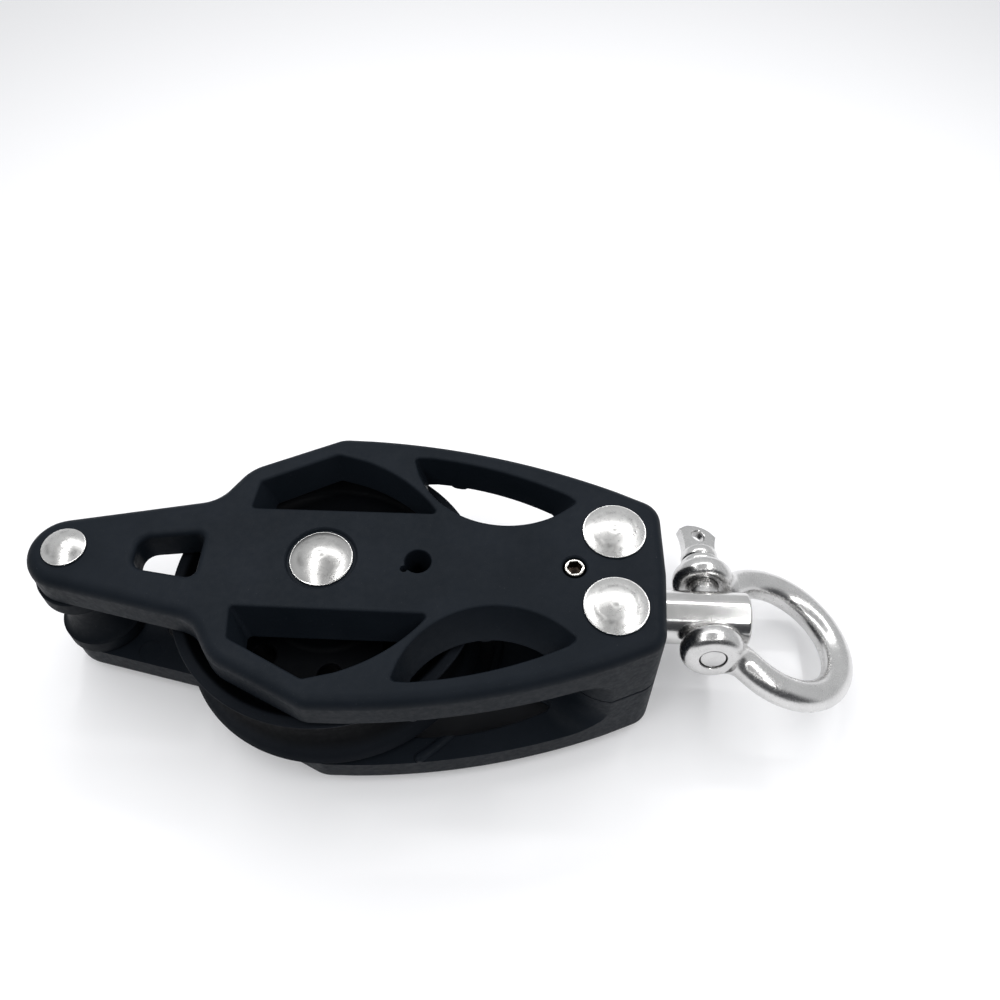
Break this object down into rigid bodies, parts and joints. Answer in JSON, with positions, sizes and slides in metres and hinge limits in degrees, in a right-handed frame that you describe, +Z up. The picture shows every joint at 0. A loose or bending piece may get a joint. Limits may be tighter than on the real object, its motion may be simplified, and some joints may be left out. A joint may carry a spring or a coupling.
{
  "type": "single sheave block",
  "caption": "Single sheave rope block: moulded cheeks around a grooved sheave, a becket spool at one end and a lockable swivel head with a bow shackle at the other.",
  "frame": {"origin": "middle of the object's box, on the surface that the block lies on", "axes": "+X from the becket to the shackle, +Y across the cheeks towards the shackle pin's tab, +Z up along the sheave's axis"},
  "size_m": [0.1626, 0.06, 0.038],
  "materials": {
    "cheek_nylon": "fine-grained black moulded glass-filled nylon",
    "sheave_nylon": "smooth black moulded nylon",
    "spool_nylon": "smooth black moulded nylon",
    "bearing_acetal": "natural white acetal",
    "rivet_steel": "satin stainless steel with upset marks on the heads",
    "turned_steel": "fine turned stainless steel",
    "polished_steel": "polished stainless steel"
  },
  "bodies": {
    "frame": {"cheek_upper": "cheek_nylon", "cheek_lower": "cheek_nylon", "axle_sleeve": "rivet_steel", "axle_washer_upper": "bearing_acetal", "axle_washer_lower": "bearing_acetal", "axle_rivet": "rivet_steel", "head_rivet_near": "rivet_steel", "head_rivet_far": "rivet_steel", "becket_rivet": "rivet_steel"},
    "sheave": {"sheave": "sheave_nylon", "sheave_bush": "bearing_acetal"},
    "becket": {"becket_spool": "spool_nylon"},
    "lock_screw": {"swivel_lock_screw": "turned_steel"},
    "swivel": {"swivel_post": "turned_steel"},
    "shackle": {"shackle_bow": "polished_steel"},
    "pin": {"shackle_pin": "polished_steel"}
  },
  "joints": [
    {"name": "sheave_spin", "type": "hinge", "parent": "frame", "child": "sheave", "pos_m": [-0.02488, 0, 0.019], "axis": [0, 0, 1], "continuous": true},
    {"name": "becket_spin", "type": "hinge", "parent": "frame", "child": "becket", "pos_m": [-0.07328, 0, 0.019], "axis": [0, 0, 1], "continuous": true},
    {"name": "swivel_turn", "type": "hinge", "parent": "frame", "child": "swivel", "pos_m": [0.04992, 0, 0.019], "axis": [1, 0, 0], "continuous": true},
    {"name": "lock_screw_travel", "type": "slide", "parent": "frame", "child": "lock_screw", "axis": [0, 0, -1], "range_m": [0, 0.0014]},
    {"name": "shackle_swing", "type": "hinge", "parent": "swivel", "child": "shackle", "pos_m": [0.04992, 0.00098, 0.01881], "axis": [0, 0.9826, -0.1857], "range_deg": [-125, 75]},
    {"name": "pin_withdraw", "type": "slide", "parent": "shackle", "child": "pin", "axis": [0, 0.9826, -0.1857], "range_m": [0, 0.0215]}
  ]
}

-*-*-

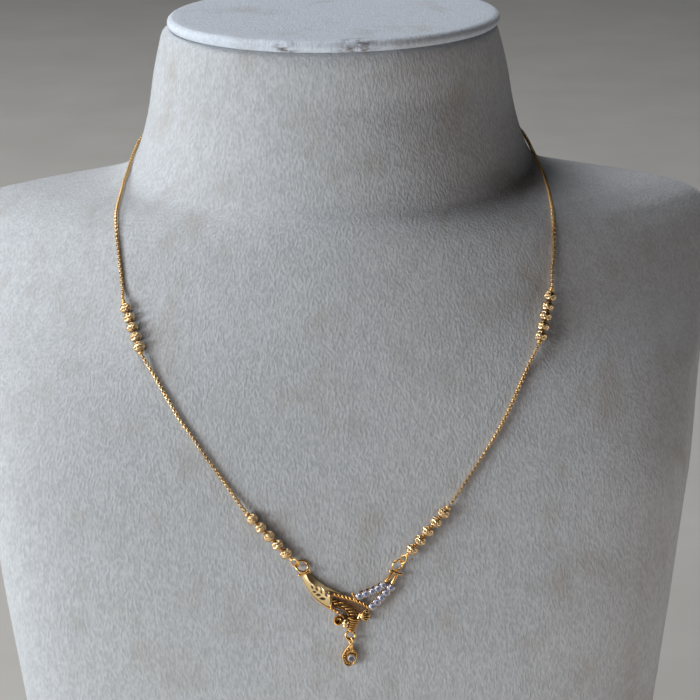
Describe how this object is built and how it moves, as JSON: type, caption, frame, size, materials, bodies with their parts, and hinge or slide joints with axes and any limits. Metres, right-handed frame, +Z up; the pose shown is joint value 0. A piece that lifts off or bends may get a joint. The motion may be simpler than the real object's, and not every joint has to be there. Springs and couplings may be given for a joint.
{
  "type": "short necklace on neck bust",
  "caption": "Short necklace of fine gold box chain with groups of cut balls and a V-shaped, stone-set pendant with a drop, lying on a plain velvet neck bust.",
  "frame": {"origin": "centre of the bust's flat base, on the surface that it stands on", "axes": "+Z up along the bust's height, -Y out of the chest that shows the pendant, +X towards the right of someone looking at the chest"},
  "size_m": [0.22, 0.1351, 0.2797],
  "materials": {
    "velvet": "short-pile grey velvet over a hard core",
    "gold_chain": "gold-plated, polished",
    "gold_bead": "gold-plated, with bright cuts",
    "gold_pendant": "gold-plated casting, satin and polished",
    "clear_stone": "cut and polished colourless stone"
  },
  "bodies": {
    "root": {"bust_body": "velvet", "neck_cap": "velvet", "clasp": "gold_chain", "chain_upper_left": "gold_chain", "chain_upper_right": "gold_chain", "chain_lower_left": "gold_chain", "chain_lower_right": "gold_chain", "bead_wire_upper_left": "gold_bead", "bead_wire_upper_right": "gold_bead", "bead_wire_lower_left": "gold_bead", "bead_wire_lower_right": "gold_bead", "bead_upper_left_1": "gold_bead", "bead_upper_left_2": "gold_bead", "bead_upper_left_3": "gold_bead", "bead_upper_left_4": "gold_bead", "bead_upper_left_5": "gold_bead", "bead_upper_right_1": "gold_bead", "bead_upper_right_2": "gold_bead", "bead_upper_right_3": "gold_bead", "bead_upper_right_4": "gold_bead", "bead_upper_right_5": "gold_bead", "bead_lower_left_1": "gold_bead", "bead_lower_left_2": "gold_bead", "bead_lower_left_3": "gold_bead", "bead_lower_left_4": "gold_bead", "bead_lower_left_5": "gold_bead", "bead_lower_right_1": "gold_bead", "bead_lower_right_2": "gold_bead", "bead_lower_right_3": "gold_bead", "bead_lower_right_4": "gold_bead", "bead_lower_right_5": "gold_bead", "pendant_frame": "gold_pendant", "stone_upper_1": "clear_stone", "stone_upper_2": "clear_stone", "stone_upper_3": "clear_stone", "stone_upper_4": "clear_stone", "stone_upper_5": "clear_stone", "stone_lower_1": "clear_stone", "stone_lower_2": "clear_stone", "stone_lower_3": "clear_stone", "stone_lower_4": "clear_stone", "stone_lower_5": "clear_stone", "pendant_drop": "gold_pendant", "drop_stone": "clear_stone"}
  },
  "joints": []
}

-*-*-

_EXERCISE_: For the data above, state how many lines contain "shows"; the number is the whole answer.

_CORRECT OUTPUT_: 2